September 24, 2009

We're in escrow!!!

We are so excited! This is the house we will be moving in to in about a month. It's our dream house!

September 19, 2009

Even shorter!

I had my hair cut even shorter today. I love it. Rob says it's 'sassy'.


September 16, 2009

CIGNA sucks!

Luckily my stomach pain has improved and we are thinking I must have a torn muscle wall. We also figured out what the bleeding was. Nothing too serious. But with my constant stomach ailments and family history of intestinal problems my doctor thought it was best if I have a CT scan first before possibly having a colonoscopy. A CT scan is less invasive and can see things that might be going on other than in the intestines such as my liver, gallbladder etc. CIGNA did not agree and would not approve my CT scan. CIGNA is making me hate them EVEN MORE than I did before.

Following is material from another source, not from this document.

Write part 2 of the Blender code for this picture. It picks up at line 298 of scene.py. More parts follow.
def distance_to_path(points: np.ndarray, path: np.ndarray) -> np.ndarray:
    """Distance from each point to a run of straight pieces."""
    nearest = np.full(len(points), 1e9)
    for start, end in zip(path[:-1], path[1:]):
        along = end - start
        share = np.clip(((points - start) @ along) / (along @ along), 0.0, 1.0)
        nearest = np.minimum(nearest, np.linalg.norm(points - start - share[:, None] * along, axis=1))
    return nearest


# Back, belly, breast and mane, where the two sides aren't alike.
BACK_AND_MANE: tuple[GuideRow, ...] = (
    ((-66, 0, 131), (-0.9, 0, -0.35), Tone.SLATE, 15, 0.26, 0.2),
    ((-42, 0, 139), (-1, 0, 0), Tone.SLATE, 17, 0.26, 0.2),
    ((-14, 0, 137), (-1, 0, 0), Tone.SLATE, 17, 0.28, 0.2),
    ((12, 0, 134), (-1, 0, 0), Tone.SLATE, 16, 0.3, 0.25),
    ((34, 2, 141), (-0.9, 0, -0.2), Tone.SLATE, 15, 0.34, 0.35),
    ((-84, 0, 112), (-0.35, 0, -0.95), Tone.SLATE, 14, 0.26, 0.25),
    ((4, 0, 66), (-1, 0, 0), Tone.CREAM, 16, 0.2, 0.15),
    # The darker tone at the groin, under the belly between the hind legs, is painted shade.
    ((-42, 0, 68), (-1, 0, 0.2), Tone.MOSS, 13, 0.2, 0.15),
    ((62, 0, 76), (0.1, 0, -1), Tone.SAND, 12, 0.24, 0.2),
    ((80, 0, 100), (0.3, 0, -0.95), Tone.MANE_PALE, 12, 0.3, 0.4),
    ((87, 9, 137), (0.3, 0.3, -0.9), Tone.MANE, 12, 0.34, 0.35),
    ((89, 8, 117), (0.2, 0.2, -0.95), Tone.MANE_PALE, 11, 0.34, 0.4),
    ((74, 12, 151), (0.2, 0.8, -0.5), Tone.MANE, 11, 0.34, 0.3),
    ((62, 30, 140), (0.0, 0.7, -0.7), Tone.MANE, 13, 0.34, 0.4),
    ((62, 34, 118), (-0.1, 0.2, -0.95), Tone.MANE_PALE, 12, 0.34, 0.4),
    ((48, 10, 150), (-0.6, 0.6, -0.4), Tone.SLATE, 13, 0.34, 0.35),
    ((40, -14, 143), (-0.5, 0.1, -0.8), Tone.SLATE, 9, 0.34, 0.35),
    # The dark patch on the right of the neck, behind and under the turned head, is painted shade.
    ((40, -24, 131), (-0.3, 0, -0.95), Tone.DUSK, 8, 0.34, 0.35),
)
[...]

I don't want to sound ungrateful. I am happy I have insurance. I know not everybody does and things could be worse but the whole insurance propaganda bullshit is starting to get to me.


Here is an interesting article:

LIVING WITH CANCER, DYING WITH
INSURANCE.

A very long month ago, I woke up in my sunny Brooklyn apartment with this thought: I am going to die. The next thought was no less comforting: I am dying.

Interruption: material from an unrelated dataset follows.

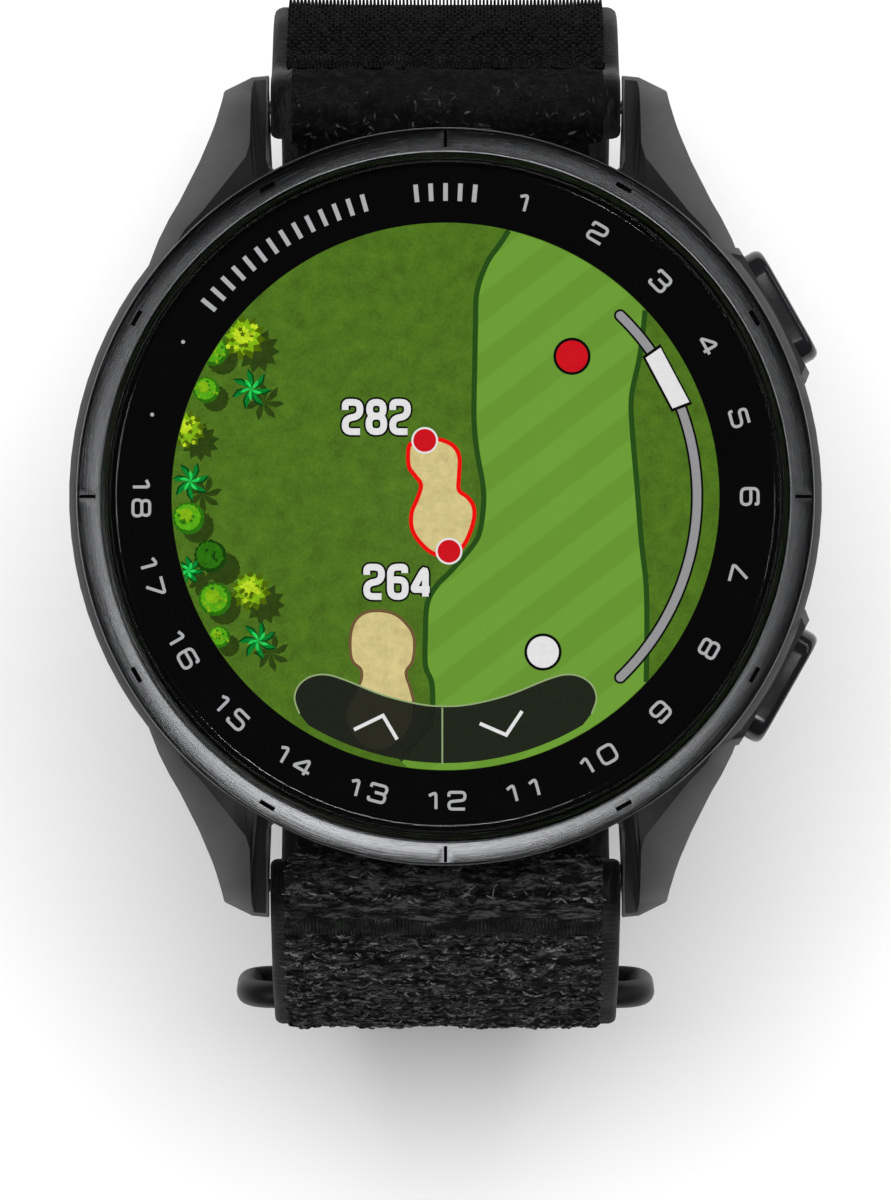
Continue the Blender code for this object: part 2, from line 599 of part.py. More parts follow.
def make_band(looks):
    half = CLOTH / 2
    inner = long_path()
    upper = add_pivot("upper_strap_axis", (0.0, BAR_Y, BAR_Z))
    route = inner + turn_path()
    extra = [1.1 if k < 10 else max(0.0, 1.1 - 0.4 * (k - 9)) for k in range(len(route))]
    solid = ribbon(route, [half] * len(route), [half + more for more in extra])
    strap = add_part("upper_strap", solid, looks["band"])
    finish_eye(strap, BAR_Y, BAR_Z, EYE_BORE, lever=True)
    hang(strap, upper)

    lower = add_pivot("lower_strap_axis", (0.0, -BAR_Y, BAR_Z))
    start = math.degrees(math.atan2(BAR_Z - SHORT_ARC_CENTRE[1], -BAR_Y - SHORT_ARC_CENTRE[0]))
    arc = [Vector(SHORT_ARC_CENTRE) + Vector(polar(SHORT_ARC_RADIUS, start + (180 - start) * k / 14))
           for k in range(15)]
    web = [SHORT_HALF_THICKNESS] * len(arc)
    strap = add_part("lower_strap", ribbon(arc, web, web), looks["band"])
    finish_eye(strap, -BAR_Y, BAR_Z, EYE_BORE, lever=True)
    finish_eye(strap, *RING_NEAR, RING_WIRE + 0.2)
    hang(strap, lower)

    ring_pivot = add_pivot("ring_axis", (0.0, *RING_NEAR))
    add_part("strap_ring", ring_solid(), looks["ring"], ring_pivot)

    tail = tail_path()
    fold = len(tail) - 1 - round(FOLD_POINT * PATH_STEPS)
    last = len(tail) - 1 - round(TAIL_END_POINT * PATH_STEPS)
    wrap, flap = tail[:fold + 1], tail[fold:last + 1]
    wrap[0] = wrap[0] + Vector((0.0, -0.3))
    wrap[-1] = wrap[-1] + (wrap[-2] - wrap[-1]).normalized() * 0.05
    flap[0] = flap[0] + (flap[1] - flap[0]).normalized() * 0.05
    add_part("band_wrap", ribbon(wrap, [half] * len(wrap), [half] * len(wrap)), looks["band"], upper)
    outer_edge = tail[fold] - normals(tail)[fold] * half
    flap_pivot = add_pivot("tail_fold_axis", (0.0, *outer_edge))
    add_part("band_tail", ribbon(flap, [half] * len(flap), [half] * len(flap)), looks["band"], flap_pivot)
    gap = LAYER_STEP - CLOTH
    patch = flap[1:-1]
    inner_side = [half + 0.75 * gap] * len(patch)
    outer_side = [-half - 0.25 * gap] * len(patch)
    add_part("hook_patch", ribbon(patch, inner_side, outer_side, BAND_HALF_WIDTH - 1.5), looks["hook"], flap_pivot)


def hang(part, pivot):
    """Move a finished part's origin onto its pivot."""
    part.data.transform(Matrix.Translation(-Vector(pivot.location)))
    part.parent = pivot


def finish_eye(strap, y, z, bore, lever=False):
    """Round a strap's end into an eye, bore it, and cut the window for a release lever."""
    frame = cross_frame(y, z)
    combine(strap, "UNION", [placed(disc(EYE_RADIUS, -BAND_HALF_WIDTH, BAND_HALF_WIDTH, 32), frame)])
    cuts = [placed(disc(bore, -BAND_HALF_WIDTH - 1, BAND_HALF_WIDTH + 1, 20), frame)]
    if lever:
        window = ((LEVER_X - 1.0, LEVER_X + RELEASE_TRAVEL + 1.0), (y - 0.9, y + 0.9), (z - 4.0, z - 0.3))
        cuts.append(block(*window))
    combine(strap, "DIFFERENCE", cuts)


def ring_solid(sides=12, corner_steps=5):
    """The bent-wire ring that joins the two straps, as a tube about a rounded rectangle."""
    near, far = Vector((0.0, *RING_NEAR)), Vector((0.0, *RING_FAR))
    down = (far - near).normalized()
    across = Vector((1.0, 0.0, 0.0))
    out = across.cross(down)
    middle = (near + far) / 2
    half = (far - near).length / 2
    rings = []
    for quarter in range(4):
        sx = 1 if quarter in (0, 3) else -1
        sd = 1 if quarter in (0, 1) else -1
        centre = middle + across * sx * (RING_HALF_WIDTH - RING_CORNER) + down * sd * (half - RING_CORNER)
        for k in range(corner_steps + 1):
            turn = math.radians(90 * quarter + 90 * k / corner_steps)
            outward = across * math.cos(turn) + down * math.sin(turn)
            spine = centre + outward * RING_CORNER
            rings.append([spine + (outward * math.cos(math.tau * m / sides) + out * math.sin(math.tau * m / sides))
                          * RING_WIRE for m in range(sides)])
    return loft(rings, closed=True)


# ---------------------------------------------------------------- the whole watch

def main():
    for thing in list(bpy.data.objects):
        bpy.data.objects.remove(thing, do_unlink=True)
    looks = make_materials()
    make_case(looks)
    make_front(looks)
    make_inside(looks)
    make_back(looks)
    for name, angle in BUTTON_ANGLES.items():
        make_button(name, angle, looks)
    make_band(looks)
    for name, y in (("upper", BAR_Y), ("lower", -BAR_Y)):
        make_spring_bar(name, y, bpy.data.objects[f"{name}_strap_axis"], looks)


main()
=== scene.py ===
"""The looks of the golf GPS watch: finer shapes, cloth, the lit course map and every material.

Lengths below are in millimetres in the CAD model's frame: the origin is the centre of the case back,
+Z out of the display, +Y to 12 o'clock and +X to the two buttons. MM turns them into metres.
"""

import json
import math
import random

import bmesh
import bpy
from mathutils import Matrix, Vector, geometry, noise


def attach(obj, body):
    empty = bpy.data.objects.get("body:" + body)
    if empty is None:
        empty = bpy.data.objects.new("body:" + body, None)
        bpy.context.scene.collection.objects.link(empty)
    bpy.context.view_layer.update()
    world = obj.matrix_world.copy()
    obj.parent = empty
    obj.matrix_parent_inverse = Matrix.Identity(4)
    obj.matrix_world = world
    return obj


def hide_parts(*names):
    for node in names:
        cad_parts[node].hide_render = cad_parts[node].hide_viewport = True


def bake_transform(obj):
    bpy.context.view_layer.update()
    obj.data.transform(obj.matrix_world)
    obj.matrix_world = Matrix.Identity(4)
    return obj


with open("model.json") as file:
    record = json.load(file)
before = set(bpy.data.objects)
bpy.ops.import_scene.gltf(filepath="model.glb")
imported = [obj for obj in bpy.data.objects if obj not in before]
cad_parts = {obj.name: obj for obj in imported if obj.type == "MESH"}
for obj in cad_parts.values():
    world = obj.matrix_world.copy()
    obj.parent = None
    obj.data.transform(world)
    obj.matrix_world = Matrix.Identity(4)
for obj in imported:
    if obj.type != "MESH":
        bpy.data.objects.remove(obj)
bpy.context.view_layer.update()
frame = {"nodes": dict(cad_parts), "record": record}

MM = 0.001
ACROSS = Vector((1.0, 0.0, 0.0))

# Places shared with the CAD model
BEZEL_RADIUS = 20.95
LENS_RADIUS = 19.1
LENS_TOP = 11.8
LENS_UNDER = 10.62
MASK_UNDER = 10.5
MASK_TOP = 10.57
MAP_RADIUS = 15.56
BUTTON_ANGLES = {"upper": 29.5, "lower": -29.5}
BUTTON_HEIGHT = 5.2
CAP_HALF_LENGTH = 3.55
CAP_HALF_HEIGHT = 1.5
CAP_BACK = 20.95
CAP_FRONT = 22.65
BAR_Y = 22.4
BAR_Z = 2.8
BAND_HALF_WIDTH = 10.1
BAND_BASE = -44.0
CLOTH = 1.3
LAYER_STEP = 1.7
TURN_RADIUS = 1.75
RING_NEAR = Vector((-29.5, -13.0))
RING_FAR = Vector((-28.87, -18.97))
RING_WIRE = 0.8
RING_HALF_WIDTH = 11.6
RING_CORNER = 1.45
SHORT_ARC_CENTRE = Vector((-8.37, -13.0))
SHORT_ARC_RADIUS = 21.13
FLOOR = -44.6

# Band paths: curve points per span, and how many spans the tail stops short of the 12 o'clock bar
PATH_STEPS = 12
TAIL_SPANS_CUT = 4.3

# Cloth: bare woven edges, and where the hook tape runs along the long strap
SELVAGE = 0.95
SHEET_EDGE_STEPS = 6
ROLL_RADIUS = 1.4
HOOK_START = 6.9
HOOK_END = 36.0
HOOK_PITCH = 0.43

# Undersides of the map's stacked plates, each INK thick
INK = 0.02
LEVELS = {
    "fairway": 10.09, "shadow": 10.092, "edge": 10.11, "sand": 10.13, "sand_edge": 10.15, "halo": 10.18,
    "mark": 10.2, "mark_top": 10.22, "thumb_rim": 10.26, "thumb": 10.28, "bar": 10.32, "bar_edge": 10.34,
    "arrow": 10.36,
}


# ---------------------------------------------------------------- materials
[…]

I am turning thirty in a few days, but i have had cancer for ten years. I went for my regular test at Sloan-Kettering a month ago, and I thought to myself over and over before submitting to the general anesthesia, "All I want for my 30th birthday is a clean scan. Good news, good news, good new--" and that's where I stop remembering. When I came to, four hours later, some part of my brain was still repeating "Good news good news good news." But I was wrong.

I found out that I have to start chemotherapy again. I remember 2001, having a biopsy of a large tumor in my hip joint on my birthday. I remember singing a dirge-like "Happy Birthday" under my breath to myself, alone with the doctors, shaking uncontrollably from the medication coursing through my veins in that freezing cold operating room.

But it was not having cancer for a decade, not finding out I had more cancer after already dealing with cancer every day, that made me think I was dying.

I was wondering how to pay Oxford.

A month ago, I did not know what would happen if I lost my medical insurance. Maintaining it seemed so necessary, it had such a stranglehold on my life, that it was and is all that I think about. My coverage was running out fast. Without it, and with my bank account already drained from a year and a half of COBRA payments, I thought the only possible resolution to my situation was that I would slip through the cracks, and I would die. Now, I was looking at an individual insurance policy on the open market and finding it would cost $2,600 a month. Now, I was talking to a social worker who told me I would have to move into a shelter to qualify for Medicaid.

And now, I was talking to a woman in Arkansas on the phone, whom I called as part of a phone bank to urge her to call her senator, Blanche Lincoln, and ask her to support a public opinion. Now I listened as she told me that she "did not believe in anything Obama stood for "and that the answer to my predicament was not the government insuring it's citizens, treating health care as a UNIVERSAL HUMAN RIGHT, but instead that God would help me.

I don't exactly know why I can live and thrive with cancer, but am reduced to such unadulterated fear when it comes to maintaining my insurance coverage. Having cancer? I've been brave and strong and fierce. Losing the only way to maintain my fleeting health? I can't face it. I'm reading this blog, reading about people who have died because they do not have insurance, who have died trying. Will I be one of them?

September 9, 2009

Hoping for a hemorrhoid

It's time. Time to face my BIGGEST FEAR ever! I have to have a colonoscopy. I have symptoms that are raising red flags and need further investigation. We need to rule out the bad stuff like colon cancer, rectal cancer, crohn's disease, ulcerative colitis and irritable bowel syndrome. I've had abdominal pain for a week now and bleeding off and on for a month. Plus other lovely things that go on daily that I won't get in to here. Being abnormal is normal to me.

My mother had crohn's disease. She died when she was only 42. I was 19. I spent my entire childhood worrying about her and watching her suffer horribly. I saw her lose weight, vomit uncontrollably, have over 20 surgeries and deal with a colostomy bag. She had tumors and ulcers and was in a coma for 3 days. She went through hell. I went through hell with her. The thought of me ever being sick, terminally ill, terrifies me to tears.

So I must have a colonoscopy whether I want one or not. I am hoping it's just a hemorrhoid that is causing the bleeding. I am hoping it's just irritable bowel causing the pain but I am scared to death that it's more than that. That it's something that will torture me and eventually kill me someday.

I have my consultation appointment with doctor number 2 tomorrow and I think I'll make my colonoscopy appointment then. Sounds like a blast! I can't eat at all the day before. I can only drink water. I will also have to drink something that makes me clean my intestines out and they might give me an additional enema before the procedure. Oh what fun!